In trance the mind is totally preoccupied. The boxers would invoke their personal deity and they would become, for instance, the Monkey King. By preoccupying the mind with all the attributes of the Monkey King the individual boxer must have been able to disassociate from any injury to his own body. He may also have been hungry and been entranced by the idea that he was purifying the country of evil Christians.
Other examples of training troops quickly involve group chanting. Qawwali music from Pakistan, for instance, is all about invoking love. It is the idea that while you are butchering your enemy you feel intense love for them, as you send them to god, you also make them one with god. Because you are so focused on love, you disassociate from your own body. Intense anger, revenge, and envy work too. As Laozi says, “When we are possessed by desire, we experience only the yearned for manifest.”
Many spiritual traditions think of xu as a form of transcendence. Putting on my rational 20th Century hat, I’d say that xu is the result of two forces; hormones (probably adrenaline, dopamine, oxytocin, epinephrine) and mental focus.
(While mentally focusing on an idea, a goal, or an object outside the body can create an experience of xu, "focus" is a really bad word choice because the more spatially expansive (capacious) ones awareness is, the more xu the body can become.)
For those who practice internal martial arts xu comes about simply through relaxation. In fact I would tentatively say xu is relaxation. When every sand sized particle that makes up your entire body is relaxed it is xu. (Xu is used in the Chinese character for atom.) A body which is xu does not intentionally respond to resistance. It is heavy, liquid and unified. Actually it does respond to resistance, but it does so in an unconditioned, unconscious, uncontrolled automatic way.
Everywhere I look these days people are abusing the poor word “embodied.” Everything needs to be “embodied” these days, if you want to sell it--it better be embodied with some awesomeness.

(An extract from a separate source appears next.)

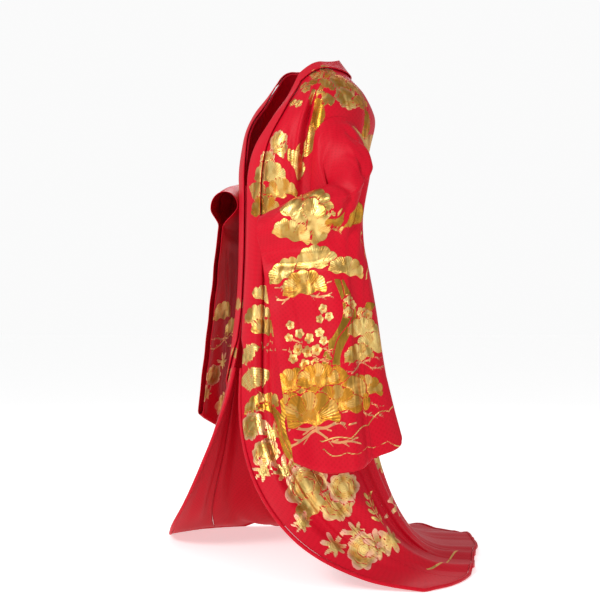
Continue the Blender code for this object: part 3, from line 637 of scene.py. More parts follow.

Exercise, politics, education, shampoo, coffee, even the truth is supposed to be embodied. But I’m telling you people, if you take this ride to the top of the hill, it ends with a totally disembodied experience. But words are misleading, truly internal martial xu should be both embodied and disembodied at the same time. When all the controlling, micro-structural, 'I own this body,' 'this is me,' 'this is me-ness,' voices get turned off what is left is xu. Xu and emptiness (kong), of course.
I’m not exactly describing an ego-free experience here. The ego just becomes bigger, it lifts off of the body and becomes spacial. One experiences a lively, dynamic form of perceptual-motor spacial awareness.
Everyone is at least a little bit xu all the time. And everyone is capable of getting really xu in short order. Most of the drugs you can name off of the top of your head increase ones experience of xu.
What inhibits the experience of xu? Only one thing: Feeling in possession of your own body--believing that what defines you is limited to this empty bag of flesh.